METUCHEN — Rosemary Kern has spent more than three decades involved in God’s gift of sexuality; the Church’s teaching about and what role it plays in people’s lives from youth to adult.
To Kern, the retired manager of the Project Respect Ed program at Saint Peter’s University Hospital, New Brunswick, the lessons she has taught have been more than just teaching sex education to youth.
“It certainly has opened my eyes to a whole different world,” she said. “You can get locked into your middle-class, comfortable world, and these kids are in situations that nobody should be living.
“So it’s easy to say, ‘Oh, you know, these girls getting pregnant; what’s wrong with them?’
“Well, when you get into the background and the families and what’s been going on, you understand their situation a lot more.”
The diocese honored Kern with its Pro Vita Award at the annual Respect Life Mass Jan. 19 at the Cathedral of St. Francis of Assisi. The annual award goes to a person who has promoted the pro-life message in a variety of ways.
Kern, a member of St. Magdalen de Pazzi Parish, Flemington, oversaw Project Respect Ed, which provides education and support for New Brunswick-area youth and their families about setting goals, and avoiding high-risk behaviors such as sexual activity. The 65-year-old woman said the program has counseled roughly 3,000 youth per year in New Brunswick area public schools, as well as diocesan middle-school students.
It marked a shift in the career path of Kern, who earned a master’s degree at Xavier University, Cincinnati, in hospital and health care administration, after studying English literature and humanistic studies as an undergrad. But the birth of Kern’s first child changed her priorities between home and work life. She and her husband, Deacon Stephen F. Kern, director, diocesan Office of the Diaconate, eventually raised three children, Kevin, Kristen and Stephanie, wife of Dennis Gomes.
“I was not going to be able to do the job I was doing in hospital administration,” said Kern of her early years at Saint Peter’s, “because it was 60 hours a week.”
However, one of the nuns at Saint Peter’s asked Kern to become involved in a teen pregnancy clinic, with some clients as young as 11 years old. Kern became a beacon of hope to thousands of girls.
In his homily, Bishop James F. Checchio, who resided at the Mass, singled out Kern for her years of promoting the Church’s immutable pro-life message.
“We’re grateful to you for that,” the bishop said. “Thank you.”
The diocese also recognized Kern and her husband, and two other couples, Deacon Gregory and Liz Caruso, of the Church of the Sacred Heart, South Plainfield, and Deacon James and Helen Rivera of St. Augustine of Canterbury Parish, Kendall Park, for their service in marriage preparation ministry. The diocese particularly noted Rosemary Kern has also trained hundreds of couples in Natural Family Planning, which the United States Conference of Catholic Bishop says is the method married Catholic couples can use to either achieve or postpone pregnancies.

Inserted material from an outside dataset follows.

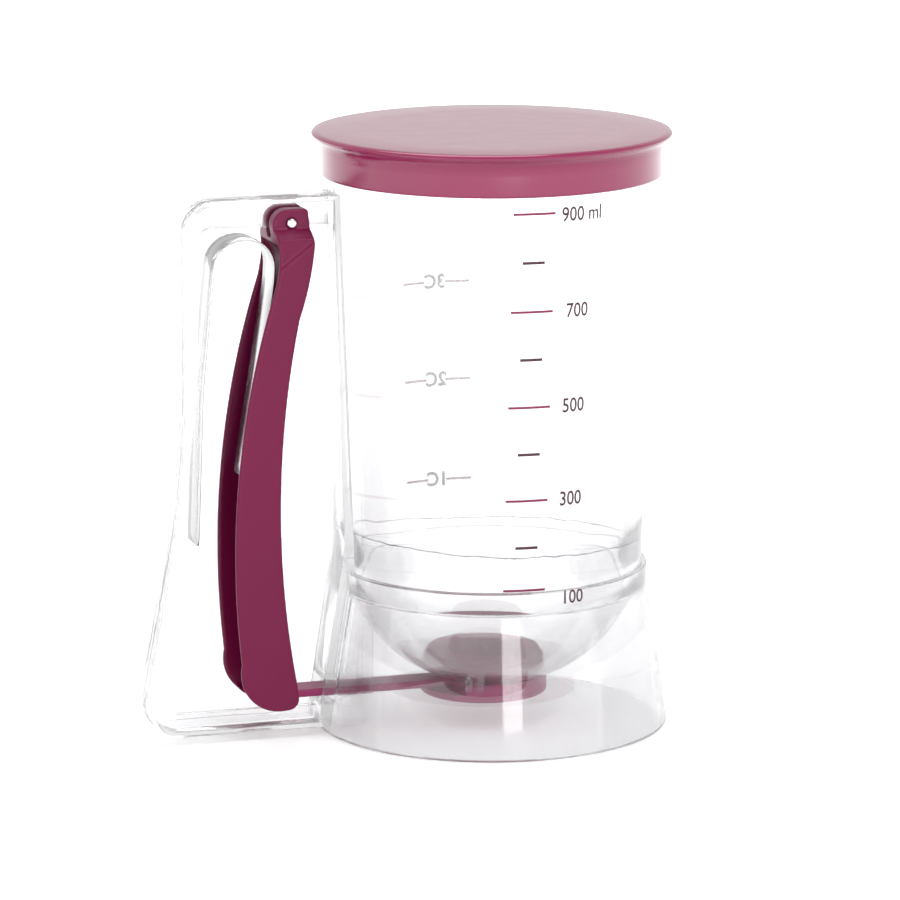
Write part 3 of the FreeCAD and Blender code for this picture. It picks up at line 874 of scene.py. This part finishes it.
camera_data = bpy.data.cameras.new("camera")
camera = bpy.data.objects.new("camera", camera_data)
bpy.context.scene.collection.objects.link(camera)
camera.location = (-0.4634, -1.4697, 0.4095)
camera.rotation_euler = (math.radians(78.09), 0.0, math.radians(-17.03))
camera_data.lens = 205.2
camera_data.sensor_width = 36.0
camera_data.clip_start = 0.05
camera_data.clip_end = 20.0
bpy.context.scene.camera = camera


# Floor, world and lights

def seen_rays(tree):
    """1 for camera, mirror and see-through rays, so that they meet a white page."""
    path = add_node(tree, "ShaderNodeLightPath")
    value = path.outputs["Is Camera Ray"]
    for name in ("Is Transmission Ray", "Is Glossy Ray"):
        either = add_node(tree, "ShaderNodeMath", operation="MAXIMUM")
        tree.links.new(value, either.inputs[0])
        tree.links.new(path.outputs[name], either.inputs[1])
        value = either.outputs[0]
    return value


def build_floor():
    work = bmesh.new()
    bmesh.ops.create_grid(work, x_segments=8, y_segments=8, size=3.0)
    mesh = bpy.data.meshes.new("floor")
    work.to_mesh(mesh)
    work.free()
    obj = bpy.data.objects.new("floor", mesh)
    bpy.context.scene.collection.objects.link(obj)
    obj.location.z = -0.0002
    mat, tree, shader = new_material("floor_white")
    shader.inputs["Base Color"].default_value = (0.86, 0.86, 0.87, 1)
    shader.inputs["Roughness"].default_value = 0.9
    shader.inputs["Specular IOR Level"].default_value = 0.0
    glow = add_node(tree, "ShaderNodeEmission")
    glow.inputs["Color"].default_value = (1, 1, 1, 1)
    scale = add_node(tree, "ShaderNodeMath", operation="MULTIPLY")
    tree.links.new(seen_rays(tree), scale.inputs[0])
    tree.links.new(scale.outputs[0], glow.inputs["Strength"])
    add = add_node(tree, "ShaderNodeAddShader")
    tree.links.new(shader.outputs[0], add.inputs[0])
    tree.links.new(glow.outputs[0], add.inputs[1])
    place = add_node(tree, "ShaderNodeNewGeometry")
    away = add_node(tree, "ShaderNodeVectorMath", operation="LENGTH")
    tree.links.new(place.outputs["Position"], away.inputs[0])
    tree.links.new(map_range(tree, away.outputs["Value"], 0.3, 1.1, 0.35, 1.0), scale.inputs[1])
    tree.links.new(add.outputs[0], tree.nodes["Material Output"].inputs["Surface"])
    mesh.materials.append(mat)


build_floor()

world = bpy.data.worlds.new("studio")
bpy.context.scene.world = world
world.use_nodes = True
tree = world.node_tree
background = tree.nodes["Background"]
coords = add_node(tree, "ShaderNodeTexCoord")
split = add_node(tree, "ShaderNodeSeparateXYZ")
tree.links.new(coords.outputs["Generated"], split.inputs[0])
shade = map_range(tree, split.outputs["Z"], 0.0, 0.9, 0.85, 0.5)
path = add_node(tree, "ShaderNodeLightPath")
pick = add_node(tree, "ShaderNodeMix", data_type="FLOAT")
tree.links.new(path.outputs["Is Camera Ray"], pick.inputs["Factor"])
tree.links.new(shade, pick.inputs["A"])
pick.inputs["B"].default_value = 1.0
tree.links.new(pick.outputs["Result"], background.inputs["Strength"])
background.inputs["Color"].default_value = (1, 1, 1, 1)


def area_light(name, place, target, size, power, size_y):
    data = bpy.data.lights.new(name, "AREA")
    data.shape = "RECTANGLE"
    data.size = size
    data.size_y = size_y
    data.energy = power
    obj = bpy.data.objects.new(name, data)
    bpy.context.scene.collection.objects.link(obj)
    obj.location = place
    direction = Vector(target) - Vector(place)
    obj.rotation_euler = direction.to_track_quat("-Z", "Y").to_euler()
    return obj


area_light("key", (0.5, -1.0, 1.3), (0, 0, 0.1), 0.7, 9.0, size_y=0.7)
area_light("fill", (-1.3, -0.6, 0.9), (0, 0, 0.1), 0.7, 5.0, size_y=0.9)
area_light("window", (-0.09, -1.5, 0.16), (0, 0, 0.05), 0.34, 2.4, size_y=0.34)
area_light("top", (0.0, 0.6, 1.6), (0, 0, 0.1), 1.0, 7.0, size_y=0.8)

bpy.context.scene.view_settings.view_transform = "Standard"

“They have pointed out the Lamb of God by these actions, by these ministries they participate in, by how they live their lives,” Bishop Checchio said of the couples.
Erika Arias, Project Respect Ed’s current manager who has worked with Kern for 17 years, called the award a “blessing” to the organization. Arias, a member of Holy Family Parish, New Brunswick, also considers Kern a mentor. She and the agency’s counselors attended the Mass and posed for photographs afterward with Kern.
“Sometimes we deal with children who are perhaps dealing with personal issues, and they have no one to talk to,” Arias said. “They see us as a sense of hope and someone they can trust and get advice.”
Kern, who continues to work part time for Project Respect Ed through grant writing and teaching, said she sees “small miracles” every day with troubled youth in helping them find a more positive “sphere of influence” in their lives.
“That’s what it’s all about,” she said.
Jennifer A Ruggiero, secretary, diocesan Secretariat for Family and Pastoral Life, announced Kern’s award near the Mass’ conclusion, while Cristina D’Averso-Collins, director, diocesan Office of Family Life Ministry, presented the couples to the bishop and congregation.
Since, 1998, the diocese has celebrated a Respect Life Mass in conjunction with the anniversary of Roe v. Wade, the January 1973 United States Supreme Court decision giving a pregnant woman the right to choose to have an abortion without excessive government restriction. That ruling, according to the bishops’ conference, “effectively removed every legal protection from human beings prior to birth.”